Data for the task >>
##############################

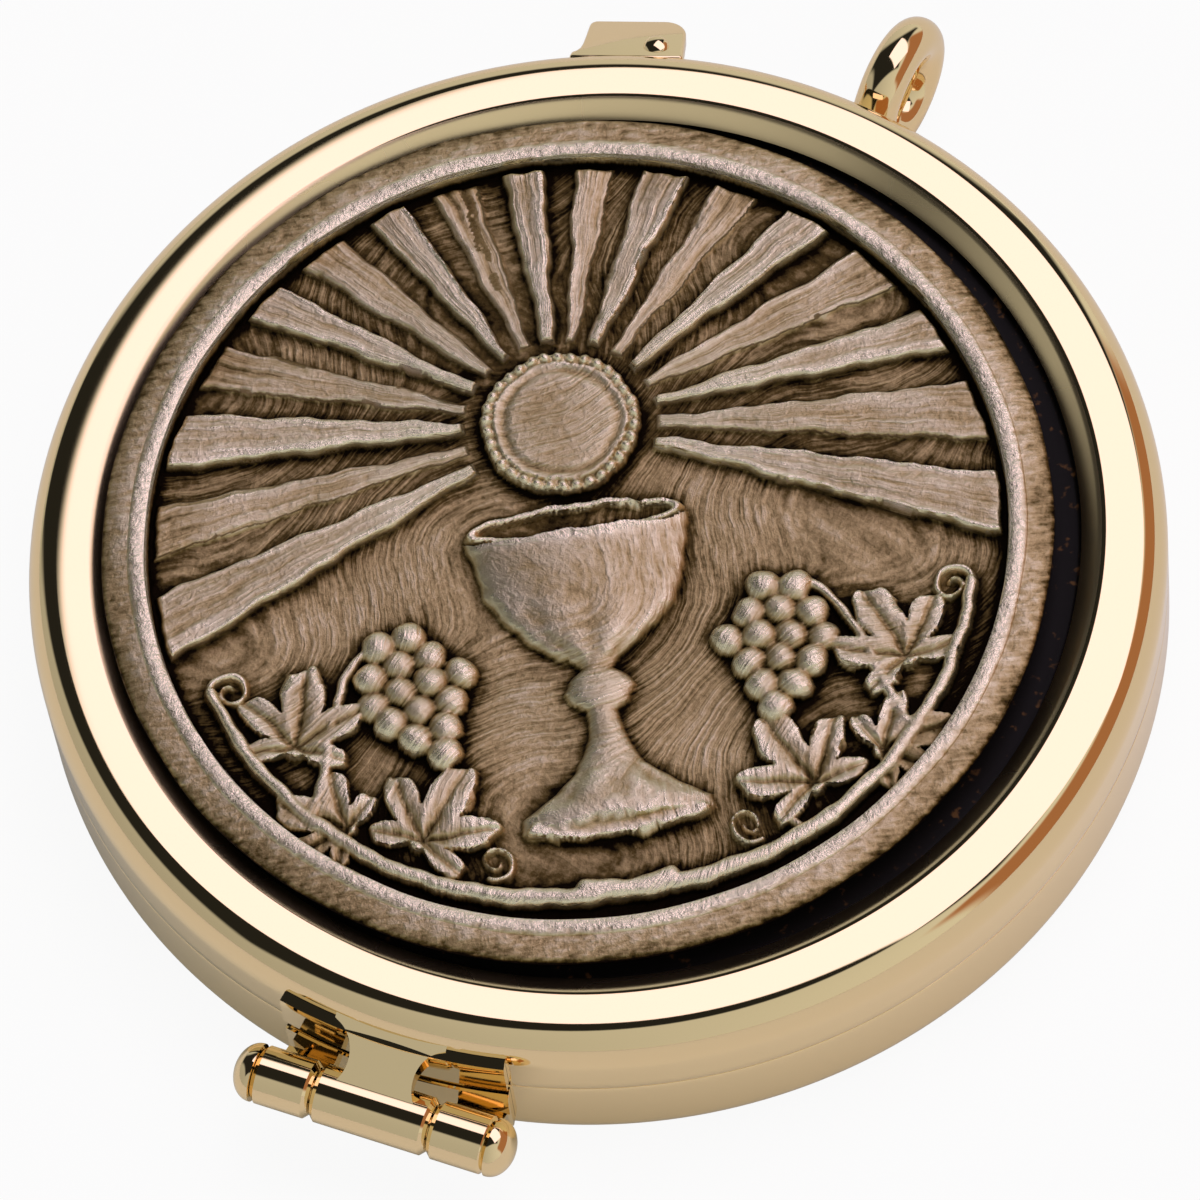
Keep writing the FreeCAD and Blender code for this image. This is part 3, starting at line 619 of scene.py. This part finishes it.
def grapes(x, y, top, rows, facing):
    """Hanging bunch of round grapes in overlapping rows."""
    height = np.zeros_like(x)
    turn = math.radians(facing)
    down = np.array([math.cos(turn), math.sin(turn)])
    across = np.array([-down[1], down[0]])
    for row, count in enumerate(rows):
        for place in range(count):
            lean = place - (count - 1) / 2
            centre = (np.array(top) + down * (row * 1.28 + 0.14 * abs(lean))
                      + across * (lean * 1.46 + 0.16 * math.sin(row * 2.3)))
            distance = np.hypot(x - centre[0], y - centre[1])
            rise = 0.10 + 0.12 * math.cos(lean * 1.1) + 0.05 * math.sin(row * 3.1 + place * 2.2)
            height = np.maximum(height, np.where(distance < GRAPE_RADIUS,
                                                 rise + 0.72 * dome(distance, GRAPE_RADIUS), 0))
    return height


def rays(x, y):
    """Fan of hand-cut bars from the host out to the bead, and the direction of their grain."""
    dx, dy = x - HOST[0], y - HOST[1]
    out = np.hypot(dx, dy)
    angle = np.degrees(np.arctan2(-dx, dy)) + RAY_FAN / 2
    pitch = RAY_FAN / RAYS
    index = np.clip(np.floor(angle / pitch), 0, RAYS - 1)
    offset = angle - (index + 0.5) * pitch
    wide = pitch * RAY_FILL / 2 * (1 + 0.10 * np.sin(index * 2.4))
    side = out * np.radians(wide - np.abs(offset))
    side = side + 0.05 * np.sin(out * 1.3 + index * 1.7)
    rim = field_radius - 0.25 - np.hypot(x, y)
    inside = np.minimum(np.minimum(side, out - HOST_RADIUS - 0.6), rim)
    relief = 0.40 + 0.12 * np.cos(index * np.pi) + 0.07 * np.sin(index * 1.9)
    tilt = 0.10 * np.sin(index * 2.9) * offset / wide
    lines = np.sin(side * 7.5 + index * 2.0 + 0.9 * np.sin(out * 0.55 + index))
    grooves = 0.030 * lines - 0.05 * smooth_step(np.sin(side * 3.1 + index * 1.3), 0.90, 1.0)
    return smooth_step(inside, 0, 0.24) * (relief + tilt + grooves), out, np.radians(angle) * 12


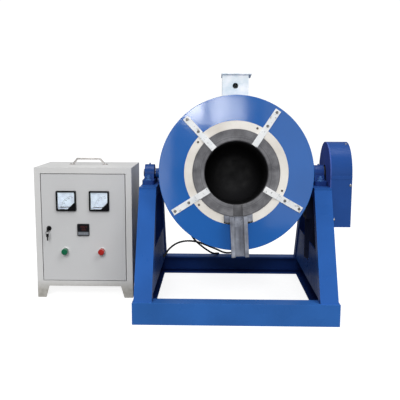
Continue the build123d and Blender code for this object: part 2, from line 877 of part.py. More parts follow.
# ================================================================ pouring spout
spout_face = drum_half + spout_proud
notch_floor = rim_face - groove_depth
spout_floor = drum_half + seat_gap + spout_floor_t
spout_heel = sqrt((ring_outer_r - seat_gap) ** 2 - (spout_w / 2) ** 2)
with BuildPart() as pouring_spout:
    with BuildSketch(spout_frame.offset(drum_half - head_depth)):
        Polygon(
            (-head_w / 2, -spout_root_r), (head_w / 2, -spout_root_r),
            (head_w / 2, -head_drop + head_bevel), (head_w / 2 - head_bevel, -head_drop),
            (-head_w / 2 + head_bevel, -head_drop), (-head_w / 2, -head_drop + head_bevel),
            align=None,
        )
    extrude(amount=head_depth + head_proud)
    with BuildSketch(spout_side):
        Polygon(
            (spout_root_r, drum_half - head_depth), (spout_heel, drum_half - head_depth),
            (spout_heel, drum_half + seat_gap), (spout_reach, drum_half + seat_gap),
            (spout_reach, spout_face), (spout_root_r, spout_face), align=None,
        )
    extrude(amount=spout_w / 2, both=True)
    with BuildSketch(spout_frame.offset(drum_half - head_depth)):
        Circle(ring_inner_r)
    extrude(amount=head_depth + spout_proud, mode=Mode.SUBTRACT)
    with BuildSketch(spout_side):    # groove floor: level with the notch, then up a ramp and down
        Polygon(
            (bore_r, notch_floor), (rim_r + spout_step, notch_floor),
            (ring_outer_r + spout_step, spout_floor), (2 * spout_reach, spout_floor),
            (2 * spout_reach, 2 * spout_face), (bore_r, 2 * spout_face), align=None,
        )
    extrude(amount=groove_w / 2, both=True, mode=Mode.SUBTRACT)
keep(pouring_spout, "pouring_spout")

# ================================================================ straps over the ring and rim
with BuildPart() as outer_straps:
    with BuildSketch(drum_frame.offset(drum_half)):
        with Locations(*strap_places):
            with Locations(((strap_inner_end + strap_outer_end) / 2, 0)):
                Rectangle(strap_outer_end - strap_inner_end, strap_w)
        with Locations(*screw_spots):
            Circle(screw_r + shank_gap, mode=Mode.SUBTRACT)
    extrude(amount=strap_t)
keep(outer_straps, "outer_straps")

with BuildPart() as inner_straps:
    with BuildSketch(drum_frame.offset(drum_half + strap_t)):
        with Locations(*strap_places):
            with Locations(((clip_inner_end + clip_outer_end) / 2, 0)):
                Rectangle(clip_outer_end - clip_inner_end, strap_w)
    extrude(amount=strap_t)
keep(inner_straps, "inner_straps")

with BuildPart() as strap_screws:
    with BuildSketch(drum_frame.offset(drum_half - plate_t)):
        with Locations(*screw_spots):
            Circle(screw_r)
    extrude(amount=plate_t + strap_t)
    with BuildSketch(drum_frame.offset(drum_half + strap_t)):
        with Locations(*screw_spots):
            Circle(screw_head_r)
    extrude(amount=screw_head_h, taper=screw_head_taper)
keep(strap_screws, "strap_screws")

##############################

Task goal >> Reproduce the records above exactly as they appear.

Result >>
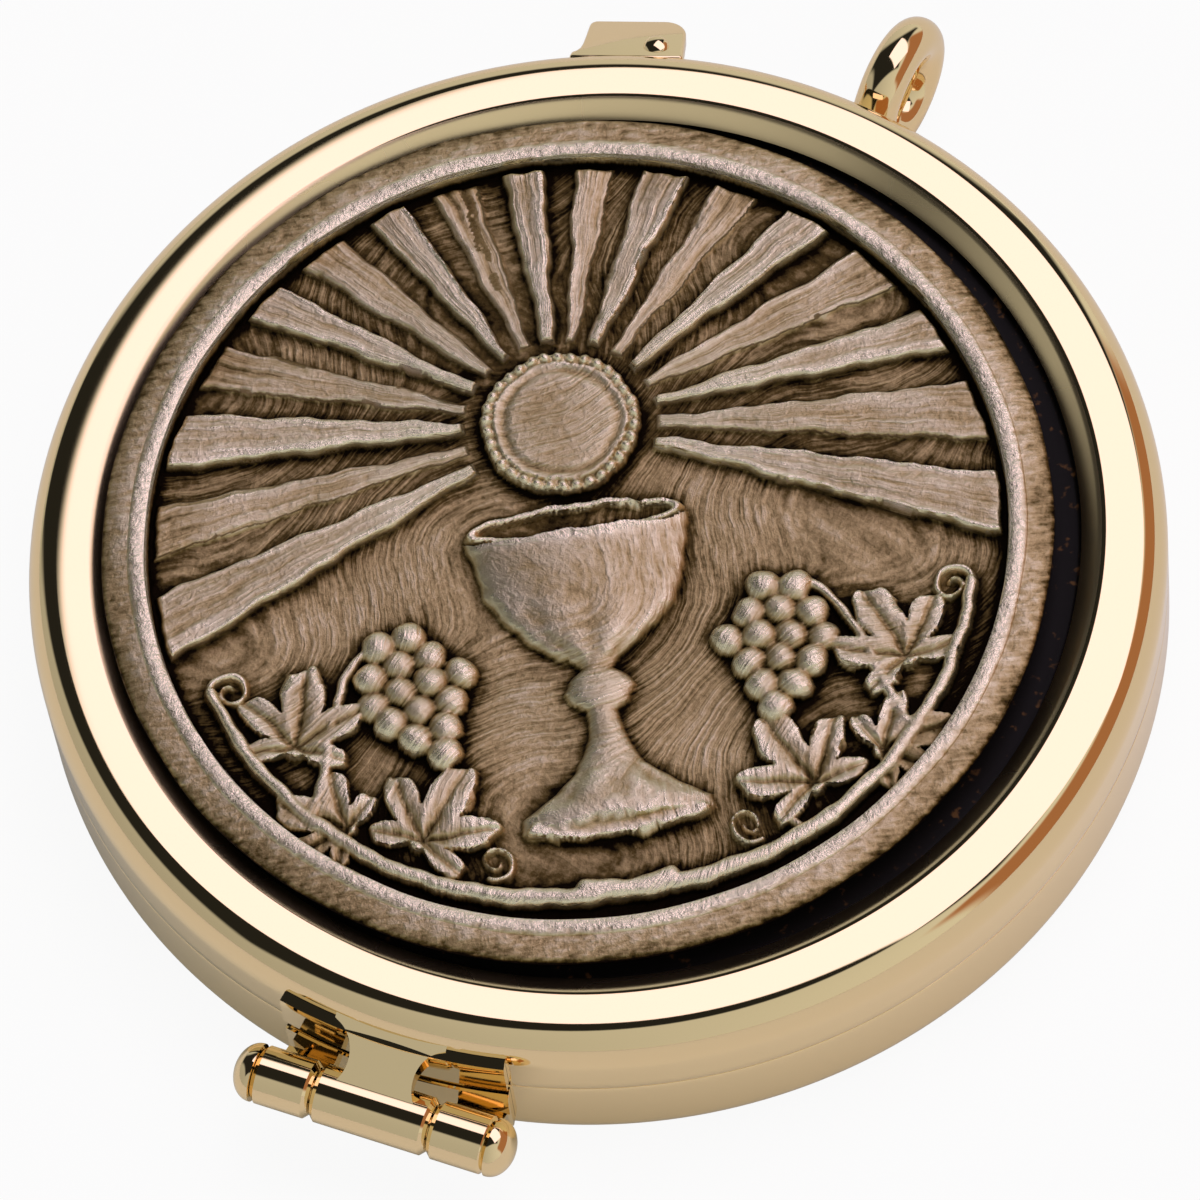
Keep writing the FreeCAD and Blender code for this image. This is part 3, starting at line 619 of scene.py. This part finishes it.
def grapes(x, y, top, rows, facing):
    """Hanging bunch of round grapes in overlapping rows."""
    height = np.zeros_like(x)
    turn = math.radians(facing)
    down = np.array([math.cos(turn), math.sin(turn)])
    across = np.array([-down[1], down[0]])
    for row, count in enumerate(rows):
        for place in range(count):
            lean = place - (count - 1) / 2
            centre = (np.array(top) + down * (row * 1.28 + 0.14 * abs(lean))
                      + across * (lean * 1.46 + 0.16 * math.sin(row * 2.3)))
            distance = np.hypot(x - centre[0], y - centre[1])
            rise = 0.10 + 0.12 * math.cos(lean * 1.1) + 0.05 * math.sin(row * 3.1 + place * 2.2)
            height = np.maximum(height, np.where(distance < GRAPE_RADIUS,
                                                 rise + 0.72 * dome(distance, GRAPE_RADIUS), 0))
    return height


def rays(x, y):
    """Fan of hand-cut bars from the host out to the bead, and the direction of their grain."""
    dx, dy = x - HOST[0], y - HOST[1]
    out = np.hypot(dx, dy)
    angle = np.degrees(np.arctan2(-dx, dy)) + RAY_FAN / 2
    pitch = RAY_FAN / RAYS
    index = np.clip(np.floor(angle / pitch), 0, RAYS - 1)
    offset = angle - (index + 0.5) * pitch
    wide = pitch * RAY_FILL / 2 * (1 + 0.10 * np.sin(index * 2.4))
    side = out * np.radians(wide - np.abs(offset))
    side = side + 0.05 * np.sin(out * 1.3 + index * 1.7)
    rim = field_radius - 0.25 - np.hypot(x, y)
    inside = np.minimum(np.minimum(side, out - HOST_RADIUS - 0.6), rim)
    relief = 0.40 + 0.12 * np.cos(index * np.pi) + 0.07 * np.sin(index * 1.9)
    tilt = 0.10 * np.sin(index * 2.9) * offset / wide
    lines = np.sin(side * 7.5 + index * 2.0 + 0.9 * np.sin(out * 0.55 + index))
    grooves = 0.030 * lines - 0.05 * smooth_step(np.sin(side * 3.1 + index * 1.3), 0.90, 1.0)
    return smooth_step(inside, 0, 0.24) * (relief + tilt + grooves), out, np.radians(angle) * 12


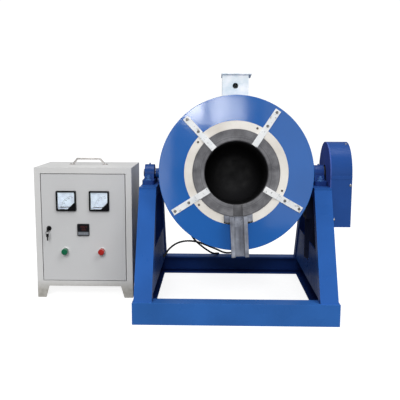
Continue the build123d and Blender code for this object: part 2, from line 877 of part.py. More parts follow.
# ================================================================ pouring spout
spout_face = drum_half + spout_proud
notch_floor = rim_face - groove_depth
spout_floor = drum_half + seat_gap + spout_floor_t
spout_heel = sqrt((ring_outer_r - seat_gap) ** 2 - (spout_w / 2) ** 2)
with BuildPart() as pouring_spout:
    with BuildSketch(spout_frame.offset(drum_half - head_depth)):
        Polygon(
            (-head_w / 2, -spout_root_r), (head_w / 2, -spout_root_r),
            (head_w / 2, -head_drop + head_bevel), (head_w / 2 - head_bevel, -head_drop),
            (-head_w / 2 + head_bevel, -head_drop), (-head_w / 2, -head_drop + head_bevel),
            align=None,
        )
    extrude(amount=head_depth + head_proud)
    with BuildSketch(spout_side):
        Polygon(
            (spout_root_r, drum_half - head_depth), (spout_heel, drum_half - head_depth),
            (spout_heel, drum_half + seat_gap), (spout_reach, drum_half + seat_gap),
            (spout_reach, spout_face), (spout_root_r, spout_face), align=None,
        )
    extrude(amount=spout_w / 2, both=True)
    with BuildSketch(spout_frame.offset(drum_half - head_depth)):
        Circle(ring_inner_r)
    extrude(amount=head_depth + spout_proud, mode=Mode.SUBTRACT)
    with BuildSketch(spout_side):    # groove floor: level with the notch, then up a ramp and down
        Polygon(
            (bore_r, notch_floor), (rim_r + spout_step, notch_floor),
            (ring_outer_r + spout_step, spout_floor), (2 * spout_reach, spout_floor),
            (2 * spout_reach, 2 * spout_face), (bore_r, 2 * spout_face), align=None,
        )
    extrude(amount=groove_w / 2, both=True, mode=Mode.SUBTRACT)
keep(pouring_spout, "pouring_spout")

# ================================================================ straps over the ring and rim
with BuildPart() as outer_straps:
    with BuildSketch(drum_frame.offset(drum_half)):
        with Locations(*strap_places):
            with Locations(((strap_inner_end + strap_outer_end) / 2, 0)):
                Rectangle(strap_outer_end - strap_inner_end, strap_w)
        with Locations(*screw_spots):
            Circle(screw_r + shank_gap, mode=Mode.SUBTRACT)
    extrude(amount=strap_t)
keep(outer_straps, "outer_straps")

with BuildPart() as inner_straps:
    with BuildSketch(drum_frame.offset(drum_half + strap_t)):
        with Locations(*strap_places):
            with Locations(((clip_inner_end + clip_outer_end) / 2, 0)):
                Rectangle(clip_outer_end - clip_inner_end, strap_w)
    extrude(amount=strap_t)
keep(inner_straps, "inner_straps")

with BuildPart() as strap_screws:
    with BuildSketch(drum_frame.offset(drum_half - plate_t)):
        with Locations(*screw_spots):
            Circle(screw_r)
    extrude(amount=plate_t + strap_t)
    with BuildSketch(drum_frame.offset(drum_half + strap_t)):
        with Locations(*screw_spots):
            Circle(screw_head_r)
    extrude(amount=screw_head_h, taper=screw_head_taper)
keep(strap_screws, "strap_screws")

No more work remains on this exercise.